Diz o povo que passado vive no museo e que o futuro a Deus pertence. Mas, o presente, o que se vive e não o que se oferece, não devería se tão planeado, pensado, dissecado e digerido, dizemos os dois como forma de auto-convencimento. E, enquanto continuamos a viver neste limbo intemporal, vamos representando as cenas felizes daquele guião de antigamente, dizes tu e eu confirmo.

27 septiembre 2009

O Picasso sabia chorar


Porque para chorar é preciso lágrimas e muitas caixas de lenços.

É preciso ficar verde, azul e amarelo. Babar-se e inchar o nariz.

Para chorar é preciso que dos teus olhos saia um rio de lágrimas.

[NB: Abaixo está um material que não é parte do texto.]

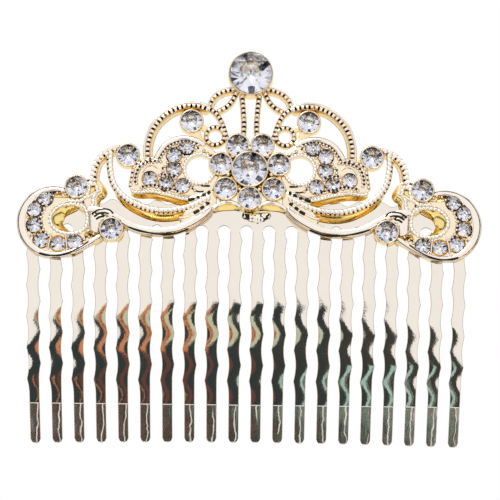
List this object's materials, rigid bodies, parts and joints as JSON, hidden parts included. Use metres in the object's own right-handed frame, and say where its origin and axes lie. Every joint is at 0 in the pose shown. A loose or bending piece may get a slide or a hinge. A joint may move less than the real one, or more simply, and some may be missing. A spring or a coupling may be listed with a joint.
{
  "type": "decorative hair comb",
  "caption": "Gilt metal hair comb with long wavy curved teeth and a pierced, stone-set scrollwork ornament soldered to its spine.",
  "frame": {"origin": "on the surface that the tooth tips stand on, below the middle of the piece's box", "axes": "+X to the right in the front view, +Y from the jewelled front to the back, +Z from the tooth tips up to the crown stone"},
  "size_m": [0.0832, 0.0086, 0.0712],
  "materials": {
    "comb_plate": "pale gold plate, mirror polished",
    "gilt_casting": "pale gold plate over a beaded casting, glossy",
    "solder": "plated solder, glossy and uneven",
    "crystal": "clear cut glass with a foiled back"
  },
  "bodies": {
    "root": {"tooth_comb": "comb_plate", "filigree_casting": "gilt_casting", "solder_center": "solder", "solder_left": "solder", "solder_right": "solder", "crown_stone": "crystal", "center_stone": "crystal", "petal_stone_1": "crystal", "petal_stone_2": "crystal", "petal_stone_3": "crystal", "petal_stone_4": "crystal", "petal_stone_5": "crystal", "petal_stone_6": "crystal", "petal_stone_7": "crystal", "single_stone_right_1": "crystal", "single_stone_right_2": "crystal", "single_stone_right_3": "crystal", "single_stone_right_4": "crystal", "single_stone_left_1": "crystal", "single_stone_left_2": "crystal", "single_stone_left_3": "crystal", "single_stone_left_4": "crystal", "wing_stone_right_1": "crystal", "wing_stone_right_2": "crystal", "wing_stone_right_3": "crystal", "wing_stone_right_4": "crystal", "wing_stone_right_5": "crystal", "wing_stone_right_6": "crystal", "wing_stone_left_1": "crystal", "wing_stone_left_2": "crystal", "wing_stone_left_3": "crystal", "wing_stone_left_4": "crystal", "wing_stone_left_5": "crystal", "wing_stone_left_6": "crystal", "scroll_stone_right_1": "crystal", "scroll_stone_right_2": "crystal", "scroll_stone_right_3": "crystal", "scroll_stone_right_4": "crystal", "scroll_stone_right_5": "crystal", "scroll_stone_right_6": "crystal", "scroll_stone_left_1": "crystal", "scroll_stone_left_2": "crystal", "scroll_stone_left_3": "crystal", "scroll_stone_left_4": "crystal", "scroll_stone_left_5": "crystal", "scroll_stone_left_6": "crystal"}
  },
  "joints": []
}
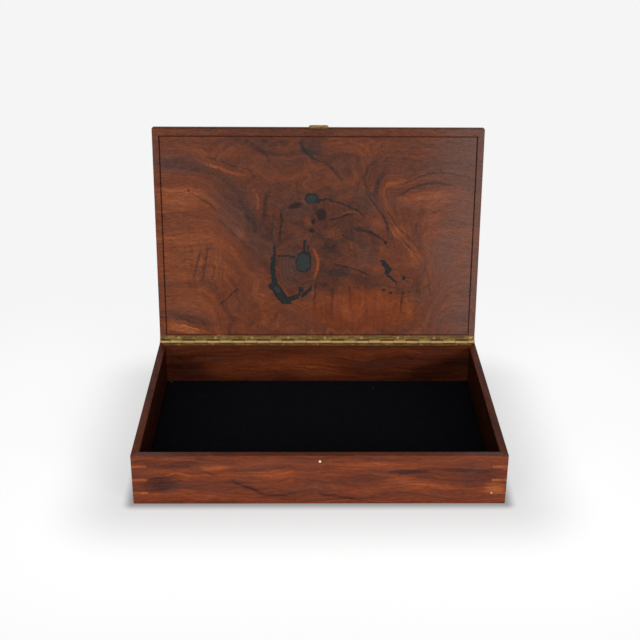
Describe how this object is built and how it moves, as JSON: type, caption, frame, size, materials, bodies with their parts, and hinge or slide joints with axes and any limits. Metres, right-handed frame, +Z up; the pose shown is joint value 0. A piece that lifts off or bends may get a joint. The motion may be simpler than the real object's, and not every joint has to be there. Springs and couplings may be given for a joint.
{
  "type": "wooden display box",
  "caption": "Shallow wooden display box with keyed mitre corners, a felt floor, and a thick figured lid on a full-length brass hinge, held shut by a small sprung brass catch.",
  "frame": {"origin": "middle of the body's base, in the plane that the walls stand on", "axes": "+Z up, -Y out of the front wall, +X to the right seen from the front"},
  "size_m": [0.33, 0.2588, 0.2783],
  "materials": {
    "body_wood": "oiled, satin",
    "lid_wood": "oiled, satin, strongly figured",
    "key_wood": "oiled, satin",
    "panel_wood": "plain plywood",
    "felt": "matt black felt",
    "brass": "aged, unpolished"
  },
  "bodies": {
    "box": {"front_wall": "body_wood", "back_wall": "body_wood", "left_wall": "body_wood", "right_wall": "body_wood", "bottom_panel": "panel_wood", "felt_lining": "felt", "key_front_left_1": "key_wood", "key_front_left_2": "key_wood", "key_front_left_3": "key_wood", "key_front_right_1": "key_wood", "key_front_right_2": "key_wood", "key_front_right_3": "key_wood", "key_back_left_1": "key_wood", "key_back_left_2": "key_wood", "key_back_left_3": "key_wood", "key_back_right_1": "key_wood", "key_back_right_2": "key_wood", "key_back_right_3": "key_wood", "hinge_leaf_body": "brass", "hinge_screws_body": "brass", "hinge_pin": "brass", "strike_stud": "brass"},
    "lid": {"lid_panel": "lid_wood", "hinge_leaf_lid": "brass", "hinge_screws_lid": "brass", "catch_plate": "brass", "catch_pins": "brass"},
    "catch": {"catch_tongue": "brass"}
  },
  "joints": [
    {"name": "lid_hinge", "type": "hinge", "parent": "box", "child": "lid", "pos_m": [0, 0.11055, 0.0505], "axis": [1, 0, 0], "range_deg": [0, 96.91]},
    {"name": "catch_flex", "type": "hinge", "parent": "lid", "child": "catch", "pos_m": [0, 0.13649, 0.27289], "axis": [-1, 0, 0], "range_deg": [0, 20], "stiffness_Nm_per_rad": 0.08}
  ]
}
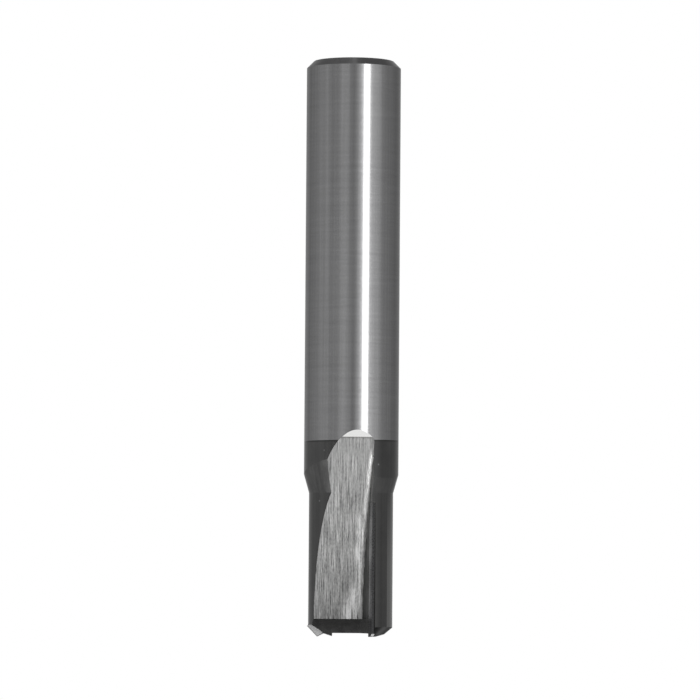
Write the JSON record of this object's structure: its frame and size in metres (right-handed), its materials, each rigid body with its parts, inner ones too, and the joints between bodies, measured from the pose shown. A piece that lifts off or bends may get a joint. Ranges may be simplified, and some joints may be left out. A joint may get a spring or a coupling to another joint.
{
  "type": "router bit",
  "caption": "Straight router bit with a round ground shank, a blackened cutter head, long gullets, brazed side cutting tips and a small plunge tip across the end.",
  "frame": {"origin": "centre of the shank's flat end face", "axes": "+Z along the tool axis from the shank to the cutter; -Y towards the gullet that the picture shows"},
  "size_m": [0.012, 0.012, 0.0732],
  "materials": {
    "tool_steel": "ground shank, blackened head",
    "cutting_plate": "ground",
    "plunge_plate": "fine ground",
    "silver_braze": "satin"
  },
  "bodies": {
    "root": {"tool_body": "tool_steel", "cutting_tip_front": "cutting_plate", "cutting_tip_rear": "cutting_plate", "plunge_tip": "plunge_plate", "braze_front": "silver_braze", "braze_rear": "silver_braze", "braze_plunge": "silver_braze"}
  },
  "joints": []
}
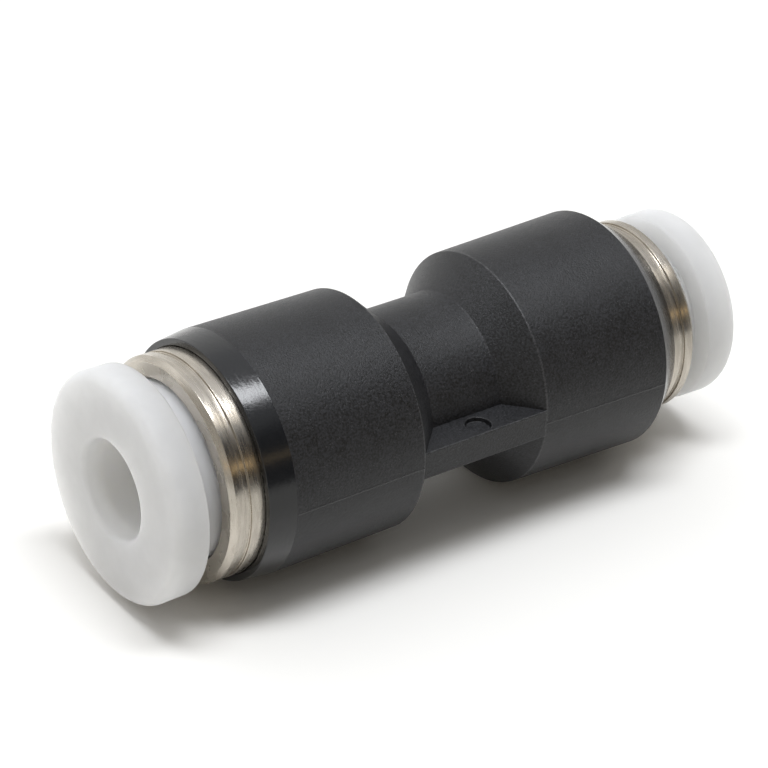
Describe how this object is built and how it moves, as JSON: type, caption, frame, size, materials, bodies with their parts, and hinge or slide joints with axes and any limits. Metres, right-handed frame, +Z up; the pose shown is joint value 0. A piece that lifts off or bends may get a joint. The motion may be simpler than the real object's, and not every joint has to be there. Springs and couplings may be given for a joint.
{
  "type": "push-in reducer fitting",
  "caption": "Straight push-in reducer that joins two plastic tubes of different diameter, with a release button, plated collar, claw ring and lip seal at each end.",
  "frame": {"origin": "centre of the face that stops the large tube, on the common axis of the two tubes", "axes": "+X along the common axis from the large end to the small end, +Z up as the fitting lies in the picture, the two webs of the neck in the XY plane"},
  "size_m": [0.0342, 0.0124, 0.0124],
  "materials": {
    "body_polymer": "black glass-filled polymer, finely spark-eroded, with polished tapered lips",
    "button_polymer": "light grey acetal with a soft sheen, slightly translucent",
    "nickel_plate": "turned brass with bright nickel plating",
    "spring_steel": "stamped stainless spring steel",
    "ring_polymer": "natural acetal",
    "seal_rubber": "black nitrile rubber"
  },
  "bodies": {
    "fitting": {"body": "body_polymer", "large_collar": "nickel_plate", "large_backup_ring": "ring_polymer", "large_seal": "seal_rubber", "small_collar": "nickel_plate", "small_backup_ring": "ring_polymer", "small_seal": "seal_rubber"},
    "large_grip": {"large_claw_ring": "spring_steel"},
    "large_release": {"large_button": "button_polymer"},
    "small_grip": {"small_claw_ring": "spring_steel"},
    "small_release": {"small_button": "button_polymer"}
  },
  "joints": [
    {"name": "large_swivel", "type": "hinge", "parent": "fitting", "child": "large_grip", "pos_m": [0, 0, 0], "axis": [1, 0, 0], "continuous": true},
    {"name": "large_press", "type": "slide", "parent": "large_grip", "child": "large_release", "axis": [1, 0, 0], "range_m": [0, 0.0012], "stiffness_N_per_m": 1500, "springref_m": -0.0003, "deforming": ["large_claw_ring"]},
    {"name": "small_swivel", "type": "hinge", "parent": "fitting", "child": "small_grip", "pos_m": [0.0062, 0, 0], "axis": [1, 0, 0], "continuous": true},
    {"name": "small_press", "type": "slide", "parent": "small_grip", "child": "small_release", "axis": [-1, 0, 0], "range_m": [0, 0.00088], "stiffness_N_per_m": 1500, "springref_m": -0.0003, "deforming": ["small_claw_ring"]}
  ]
}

Que a tua cabeça rebente e o tamanho da tua orelha deixe de importar.
O Picasso, esse sim, sabia chorar. Porque se queremos chorar, meus senhores, é preciso um mínimo de dramatismo. E não me venham cá com choraminguices.

23 septiembre 2009

O problema

O problema é que acabámos como um caso mal resolvido. Um caroço entalado na garganta. Aquele gostinho meio amargo, meio azedo, que surge de vez em quando no final de uma conversa ou numa sequência de pensamentos silenciosos.
O problema é que o tal carocito arde fundo e(já) não tem lágrimas, ele doí, bem forte, como aquela distensão muscular que tivemos preguiça de tratar. Mas,pelo menos, conforta-me saber que não é sempre assim, todos os dias o mesmo incómodo. Há largas e extensas temporadas em que a pontadinha adormece. Numa hibernação feliz de hamster pachorrento. Mas nestas andanças da vida não se pode vacilar. Basta uma mínima distracção e, zás, lá surge a dorzinha outra vez.
O problema foi que isto saiu-nos dos planos, transbordou-nos das mãos. Era para ser só mais uma história de noites aborrecidas com novos amigos. Um suspiro dramático num circulo de álcool em copos de plástico. Uma memoria. Um passado distante.
O problema é quando o presente supera a agenda meticulosa que controla os dias. E ali estás tu.Outra vez.
Chegou, felizmente e sem querer, o dia que há anos esperavamos. Quero dar-te um abraço forte e pedir-te desculpa. Quero cuspir-te na cara. Não, escarrar-te e insultar-te e bater-te para que fiquem para sempre no teu corpo as cicatrizes que deixaste em mim.
Quero descobrir se mudaste de perfume. Sussurrar-te uma frase ao ouvido e ver se ainda sabes a resposta. Quero saber da tua mãe, da tua avó, da casa de verão e do gato bebé.
Quero que te lixes e quanto pior melhor. Quero que sofras pelo menos uma lágrima das que eu sofri.
O problema é quando a dor volta e ficamos a pensar em tudo o que podíamos ter feito para evitar a lesão.

02 septiembre 2009

"The more you leave, the less you loose"

A minha vida é uma eterna despedida. Um vai e vem de adeus e olá-caras-novas. O medo de ir e a vontade de voltar. Aquele passo meio dado, meio forçado, meio com vontade de fazer o mundo dar cambalhotas para trás, daquelas que eu nas aulas de ginástica nunca conseguia acabar em pé. E ainda não consigo. No fim saio sempre com um andar cambaleante e um sorriso forçado, esperando que a atitude do atleta melhore a sua pontuação. Engano os mais distraídos, que admiram a dita “coragem”, e comovo os que achavam que a minha vida era um fútil e desentendido abrir e fechar de portas.
E então ouço aquele famoso adeus. Aquele adeus já chorado tantas vezes nas filas de aeroportos, nas mesas de um jantar barato, nas cartas de juras de amizade eternas lidas à beira mar. É um adeus em coro e sem volta.
Já não peço telefones, nem contactos. Nunca olho para trás. Já não tiro fotografias, nem escrevo dedicatórias. Isso é para os novatos. Limito-me a escutar, com a atenção de uma eterna peregrina, os votos de boa viagem, as “certezas” de que terei uma vida melhor. “Vem visitar-me”, “vou visitar-te”. Tu não vens e eu não virei. Eu sei, mas eles parecem ter esperança.
Agarro-me a esses votos e repito-os obsessivamente na minha cabeça.
“Vai correr tudo bem”, dizem-me. E eu decoro. Até ao dia em que não precise mais de palavras encorajadoras. O dia em que encontre o meu lugar nesse mundo de despedidas.
O dia em que, quem sabe, me canse de fugir.